Firstly we provide access to .php pages using “directory naming”: RewriteCond %{PATH_INFO} ^/$ RewriteCond %{REQUEST_FILENAME} !-f RewriteCond %{REQUEST_FILENAME} !-d RewriteCond %{REQUEST_FILENAME}.php -f RewriteRule . %{REQUEST_FILENAME}.php [L]
(the above reads “if the requested filename doesn’t exist as a real file or directory, but adding .php on the end results in a real file, serve up that .php file (but don’t change the URL”).
Then we add a trailing slash if none was present in the request: RewriteCond %{PATH_INFO} ^/?$ RewriteCond %{REQUEST_FILENAME} !-f RewriteCond %{REQUEST_FILENAME} !-d RewriteCond %{REQUEST_FILENAME}.html -f [OR] RewriteCond %{REQUEST_FILENAME}.php -f RewriteRule (.*[^\/])$ $1/ [R=301,NS]

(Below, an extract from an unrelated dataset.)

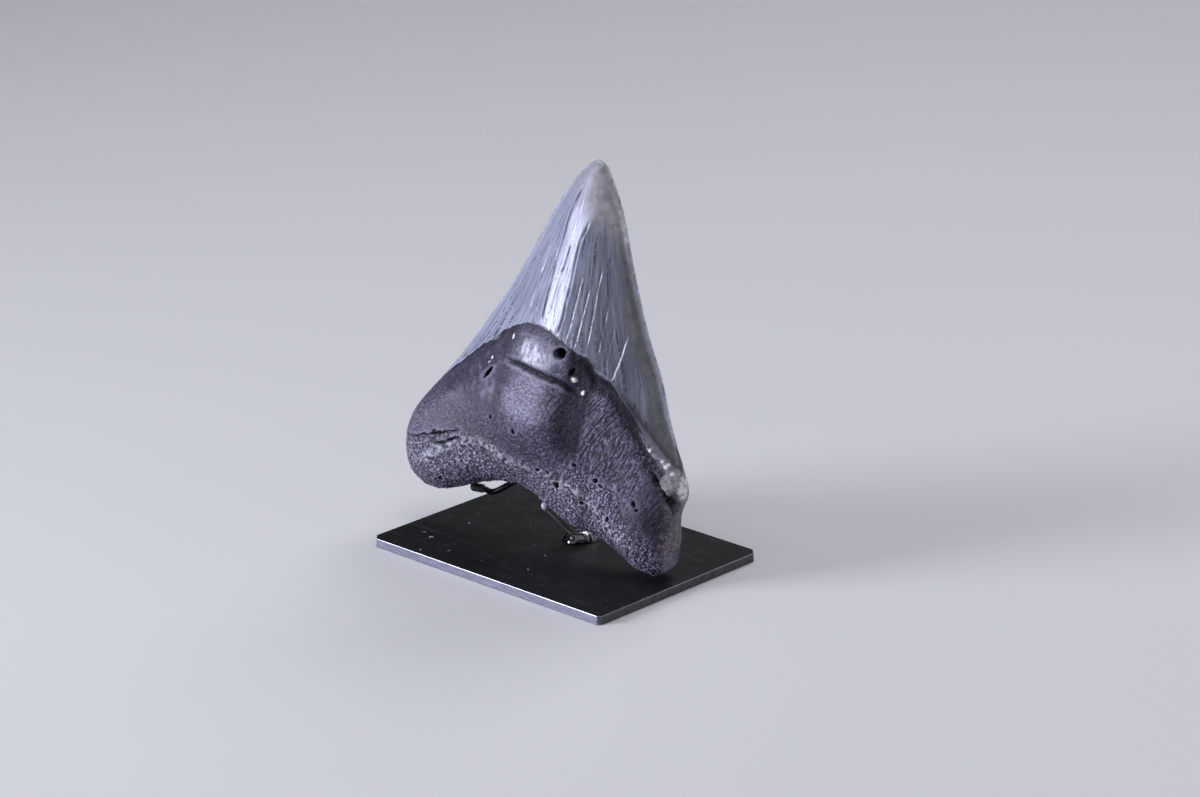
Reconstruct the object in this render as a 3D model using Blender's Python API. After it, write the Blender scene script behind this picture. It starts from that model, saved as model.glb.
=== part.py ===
"""Fossil shark tooth (megalodon) on its small steel display stand.

The tooth stands upright, tip up, its tongue side (lingual face) toward -Y.
A rod welded to a thin plate rises behind the tooth, and two wire prongs
carry the root from below, one on each flank of the notch between the lobes.

Frame: metres, +Z up, origin at the centre of the plate's underside, X along
the plate's long edge.  All lengths below are written in millimetres and are
scaled by MM when the meshes are made.
"""
import math

import bmesh
import bpy
import numpy as np
from mathutils import Matrix, Vector

MM = 0.001

# ---------------------------------------------------------------- plate
PLATE_LENGTH = 100.0          # along X
PLATE_DEPTH = 75.0            # along Y
PLATE_THICKNESS = 3.0
CORNER_CUTS = (2.3, 1.2, 2.4, 2.0)   # at (-X,-Y), (+X,-Y), (+X,+Y), (-X,+Y)
ARRIS = 0.25                  # broken edge all round

# ---------------------------------------------------------------- armature
GAP = 0.3                     # clearance between touching pieces
POST_X, POST_Y = -0.5, 9.6
POST_RADIUS = 2.0
POST_TOP = 64.0
WIRE_RADIUS = 1.0             # prong wire
SLEEVE_RADIUS = 1.45          # soft tip on each prong
SLEEVE_BORE = 1.25
SLEEVE_LENGTH = 3.2
RIGHT_PRONG = [(0.6, 5.0, 4.6), (-1.7, -0.3, 10.9), (-4.0, -5.6, 17.3)]
LEFT_PRONG = [(-2.9, 9.6, 27.0), (-9.0, 9.4, 26.4), (-15.0, 8.4, 24.2), (-21.0, 5.2, 20.2), (-26.3, 1.0, 16.0),
              (-30.4, -1.2, 13.4), (-32.3, -3.1, 14.4), (-33.9, -4.3, 14.8), (-35.2, -4.9, 14.9)]
BEAD_CENTRE = (0.3, 7.6)      # weld at the post's foot
BEAD_RADII = (5.4, 6.2, 3.4)

# ---------------------------------------------------------------- tooth
# Pose of the tooth's own frame (x across, y toward the back, z to the tip).
TOOTH_ORIGIN = (-4.5, -3.0, 6.5)
TOOTH_YAW = 6.0               # degrees about Z
TOOTH_LEAN = 4.0              # degrees, tip leaning back
TOOTH_ROLL = 5.5              # degrees, right lobe lower
ROOT_MID = 4.0                # the root's edge line lies this far to the front
COLUMNS, ROWS = 32, 50        # mesh density

# Outline of the tooth, seen from the front, as (x, z) stations.
LEFT_SIDE = [(-47.0, 3.0), (-53.2, 6.8), (-56.4, 14.0), (-55.8, 21.5), (-52.0, 30.0), (-46.0, 41.0),
             (-38.5, 54.5), (-31.5, 66.5), (-24.5, 79.5), (-18.0, 93.5), (-12.0, 107.0), (-6.0, 118.0),
             (-1.2, 124.2)]
TIP_ARC = [(-1.2, 124.2), (2.5, 126.2), (6.2, 124.6)]
RIGHT_SIDE = [(45.5, 2.7), (50.2, 6.2), (51.0, 13.0), (50.0, 21.5), (51.2, 29.0), (49.0, 36.5),
              (45.5, 43.5), (41.5, 51.0), (36.5, 63.0), (30.0, 74.5), (24.5, 86.0), (19.5, 98.0),
              (13.5, 113.0), (6.2, 124.6)]
UNDERSIDE = [(-47.0, 3.0), (-40.0, 3.4), (-33.0, 6.4), (-25.0, 10.4), (-16.0, 13.8), (-7.0, 14.6),
             (0.0, 12.4), (8.0, 9.2), (15.0, 7.8), (22.0, 7.8), (29.0, 6.8), (35.0, 4.4), (40.0, 2.8),
             (45.5, 2.7)]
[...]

(the above reads “if the requested filename doesn’t exist as a real file or directory, but adding .php or .html on the end results in a real file, if they didn’t add a trailing slash then send the browser a permanent redirect to add the slash”).
Search on this topic and you’ll find hundreds of ways to do similar things, many of which have subtle problems in certain situations. Ours probably isn’t perfect, but it’s been working for us so far.
Summary
- Picking slashful versus slashless URLs probably matters. Pick one or the other, don’t allow both to return the same content.

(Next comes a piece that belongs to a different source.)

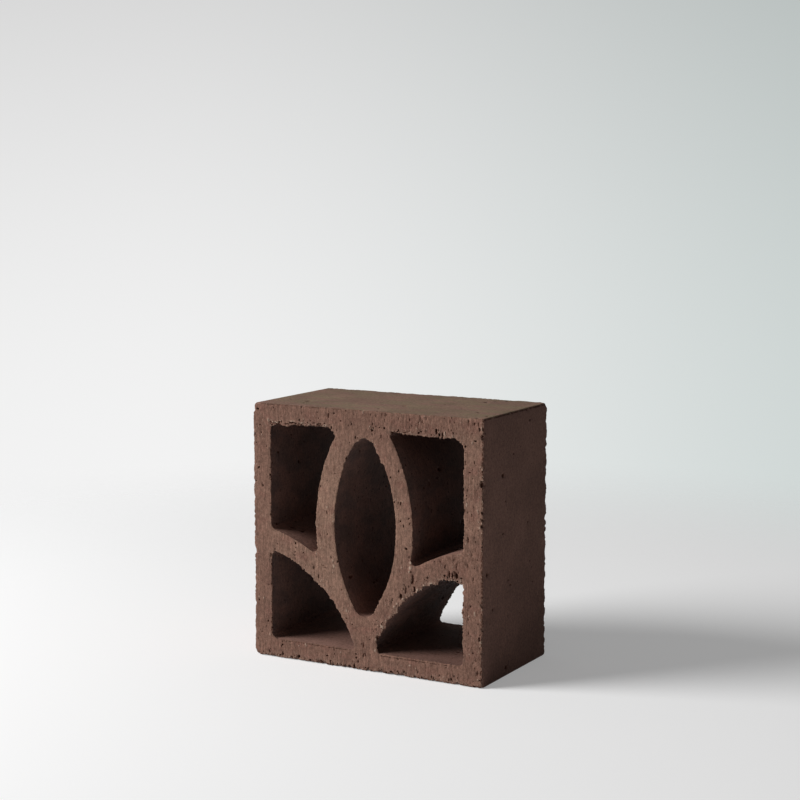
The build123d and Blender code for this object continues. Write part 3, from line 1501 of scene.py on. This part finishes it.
    def wall(self, ring: Ring, skin: DieSkin, cuts: tuple[WireCut, WireCut], along: np.ndarray) -> Wall:
        """Shape the wall along one outline.

        Args:
            ring: The outline.
            skin: What the die left.
            cuts: The front and back cuts.
            along: The rows' places along Y.

        Returns:
            The wall, held inside the block's width and height.
        """
        shift, pit = skin.relief(ring, along)
        points = ring.points[None] + ring.out[None] * shift[..., None]
        fray = np.zeros_like(shift)
        for cut, depth in zip(cuts, self.depths(along)):
            moved = cut.pull(ring).at(depth)
            points = points + moved
            fray = np.maximum(fray, np.clip(np.linalg.norm(moved, axis=2) / self.fray_move, 0.0, 1.0))
        half = self.section.width / 2.0
        return Wall(ring, np.clip(points, (-half, 0.0), (half, self.section.height)), pit, fray)

    def joined(self, walls: list[Wall], sheets: list[Sheet], along: np.ndarray) -> MeshParts:
        """Join the walls and the two cut faces, point to point.

        Args:
            walls: The wall along each outline.
            sheets: The front and back cut faces.
            along: The rows' places along Y.

        Returns:
            The whole block's points and triangles.
        """
        parts = MeshParts()
        rims: tuple[list, list] = ([], [])
        done = 0
        ease = [1.0 - smoothstep(0.0, self.sink_reach, depth)[:, None] for depth in self.depths(along)]
        for wall in walls:
            here = slice(done, done + len(wall.ring.points))
            done = here.stop
            crumb, cut_share = np.zeros_like(wall.pit), np.zeros_like(wall.pit)
            for row, sheet in zip(ENDS, sheets):
                wall.pit[row], crumb[row], cut_share[row] = sheet.pit[here], sheet.crumb[here], 1.0
            sinks = [sheet.sink[here][None] for sheet in sheets]
            y = along[:, None] + sinks[0] * ease[0] - sinks[1] * ease[1]
            number = parts.add(
                np.stack([wall.points[..., 0], y, wall.points[..., 1]], axis=-1).reshape(-1, 3),
                cut=cut_share.ravel(),
                # the pit mark carries painted shade in pits, creases and the groove
                pit=wall.pit.ravel(),
                crumb=crumb.ravel(),
                frayed=wall.fray.ravel(),
                inner=float(wall.ring.edge is not Edge.OUTSIDE),
            ).reshape(wall.pit.shape)
            parts.triangles.append(wall.triangles(number))
            for row, rim in zip(ENDS, rims):
                rim.append(number[row])
        for sheet, rings, cut, face in zip(sheets, rims, Cut, (self.front, self.back)):
            rim = np.concatenate(rings)
            y = face - cut.value * sheet.sink
            points = np.stack([sheet.spots[:, 0], y, sheet.spots[:, 1]], axis=1)
            within = slice(len(rim), None)
            marks = {"pit": sheet.pit[within], "crumb": sheet.crumb[within], "frayed": sheet.frayed[within]}
            numbers = np.concatenate([rim, parts.add(points[within], cut=1.0, inner=0.0, **marks)])
            parts.triangles.append(numbers[sheet.triangles if cut is Cut.FRONT else sheet.triangles[:, ::-1]])
        return parts

    def thinned(self, parts: MeshParts) -> bpy.types.Object:
        """Make the block's object, and thin its mesh where it is plain.

        Args:
            parts: The block's points and triangles.

        Returns:
            The block's object, thinned to about its most triangles.
        """
        mesh = parts.mesh(PIECE)
        block = bpy.data.objects.new(PIECE, mesh)
        bpy.context.scene.collection.objects.link(block)
        thin = block.modifiers.new("thin", "DECIMATE")
        before = len(mesh.polygons)
        thin.ratio = self.most_triangles / before
        shaped = block.evaluated_get(bpy.context.evaluated_depsgraph_get())
        block.data = bpy.data.meshes.new_from_object(shaped)
        block.modifiers.clear()
        bpy.data.meshes.remove(mesh)
        block.data.name = PIECE
        self.keep_inside(block.data)
        block.data.shade_smooth()
        block.data.set_sharp_from_angle(angle=self.sharp_angle)
        log.info("thinned from %d to %d triangles", before, len(block.data.polygons))
        return block

    def keep_inside(self, mesh: bpy.types.Mesh) -> None:
        """Bring points that the thinning put past the block's box back to its sides.

        Args:
            mesh: The block's mesh.
        """
        points = np.empty(len(mesh.vertices) * 3, dtype=np.float32)
        mesh.vertices.foreach_get("co", points)
        half = self.section.width / 2.0
        low, high = (-half, self.front, 0.0), (half, self.back, self.section.height)
        held = np.clip(points.reshape(-1, 3), low, high).astype(np.float32)
        mesh.vertices.foreach_set("co", held.ravel())
        mesh.update()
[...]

- Accessing a URL with a slash on the end is not fully analogous with performing a directory listing.
- Slashless URLs look much better when you want to support multiple formats (
/page.json
not/page/.json
). - In the wild, people do it both ways.
- Ruby on Rails has a very nice and complete system for dealing with URLs, and they don’t use trailing slashes.
- If you already do it one one, your pages will probably lose some reputation if you redirect them to the other way.
- Implementation is a black art. Allow yourself time to understand the details.